Not only that, but the way the relationships develop makes no sense either. First, Nova (the waitress) is drooling over Fin. But he doesn't seem interested and seems to still be in love with April (his wife). But then, as the film goes on, we find out April is a bitch as she and Fin have some frictions. Plus, at times he seems to be all hug-ish with Nova, causing April to give frequent looks of jealousy and disbelief at them. Fin even mutters one of the silliest lines of the film as they are in the car and Nova cocks her shotgun ("I'm not gonna lie. It's kinda hot when you do that.") But still, as soon as they find Fin's adult son, who is one of the goofiest looking characters in the show, Nova ends up falling for him. It made no sense at all.

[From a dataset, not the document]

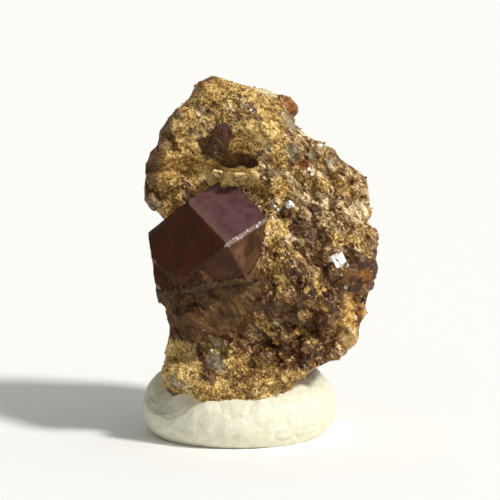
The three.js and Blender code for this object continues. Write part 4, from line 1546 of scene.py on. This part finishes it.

The way people behaved in the city didn't make sense either. City is flooded, houses destroyed, sharks are flying around eating people... even the Hollywood sign is destroyed because of the hurricane and the tornadoes, and still convenience stores are open and people are driving around as if nothing was happening. It is the kind of thing that makes you wonder “How the hell does this thing got made?”

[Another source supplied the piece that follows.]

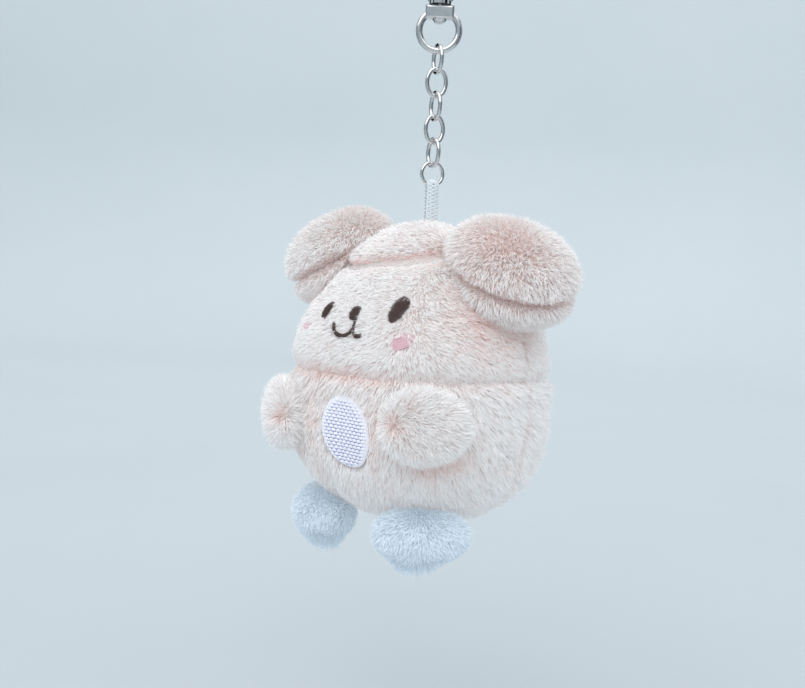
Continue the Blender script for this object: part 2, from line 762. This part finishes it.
def pad_centre(nodes, half, axes, corner):
    """Centre of a pad from its nodes' box: each corner entry picks the low side, the high side or the middle."""
    boxes = [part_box(node) for node in nodes]
    low = np.min([np.array(b[0]) for b in boxes], axis=0) / MM
    high = np.max([np.array(b[1]) for b in boxes], axis=0) / MM
    reach = np.sqrt(((np.array(half)[:, None] * axes) ** 2).sum(axis=0))
    choices = {-1: low + reach, 1: high - reach, 0: (low + high) / 2}
    return np.array([choices[c][axis] for axis, c in enumerate(corner)])


def limb_nodes(name):
    """CAD nodes of a limb."""
    return [name + "_outer_cover", name + "_inner_cover", name + "_stuffing"]


def make_pad_skin(name, half, centre, axes, shape, material, rim=0.9, point=0.0, belly=2.4,
                  underside=1.0, topside=1.0):
    """Two covers sewn round their rim and stuffed, set against the body."""
    piece, directions = ball(name + "_skin", 72, 48)
    rise = directions[:, 2]
    flat = np.sqrt(np.clip(1 - rise ** 2, 0, 1))
    turn = np.arctan2(directions[:, 1], directions[:, 0])
    spread = flat ** (2 / belly)
    rise = np.where(rise < 0, rise * underside, rise * topside)
    narrow = 1 - point * (1 - np.cos(turn)) / 2
    local = np.stack([spread * np.cos(turn), spread * np.sin(turn) * narrow, rise], axis=1)
    held = near(rise, 0.07 + 0.03 * rim)
    grown = np.array(half) - shape.skin_depth / MM
    points = centre + (local * grown) @ axes
    write_points(piece.data, points)
    stuff(piece, held, shape.swell / MM)
    points = read_points(piece.data)
    inward = unit(centre - points)
    points = points + inward * (held * rim)[:, None]
    points = push_out(points, 0.35)
    write_points(piece.data, points)
    finish_skin(piece, material, name, limb_nodes(name))
    return piece


def make_ear_skin(name, sign, shape, material):
    """Fat floppy ear."""
    axes = pad_axes((1, 0, 0), EAR_NORMAL, sign)
    centre = pad_centre(limb_nodes(name), EAR_HALF, axes, (sign, 0, 0))
    centre = centre - np.array([sign * 1.0, 0, 1.3])
    skin = make_pad_skin(name, EAR_HALF, centre, axes, shape, material, 3.0, 0.12, 2.4, 1.4, 1.62)
    return skin, centre, axes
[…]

But the plot making no sense, and the characters behaving in the stupidest ways possible aren't the only issues with the film. The directing was crappy, the special effects were shoddy, the dialogue was cringe-worthy, and I couldn’t stop chuckling at everything that was happening on screen. When you see a film called Sharknado, that features sharks flying around, and characters shooting at them, you have to be in the same frame of mind as the filmmakers and laugh it off. But seriously, although the acting was universally awful, I have to say Ziering was decent, all things considered.
And I couldn’t stop writing about this film without commenting on the ending. Wow, easily one of the most absurd and nonsensical things I’ve seen on a film. And I’m not talking about how the characters agree to drop homemade bombs into the tornadoes to “destroy” them, or that they even try to explain why "scientifically", or that it works!... but rather about the very last part which defies all boundaries of logic and plausibility, even for a film about a tornado made of sharks.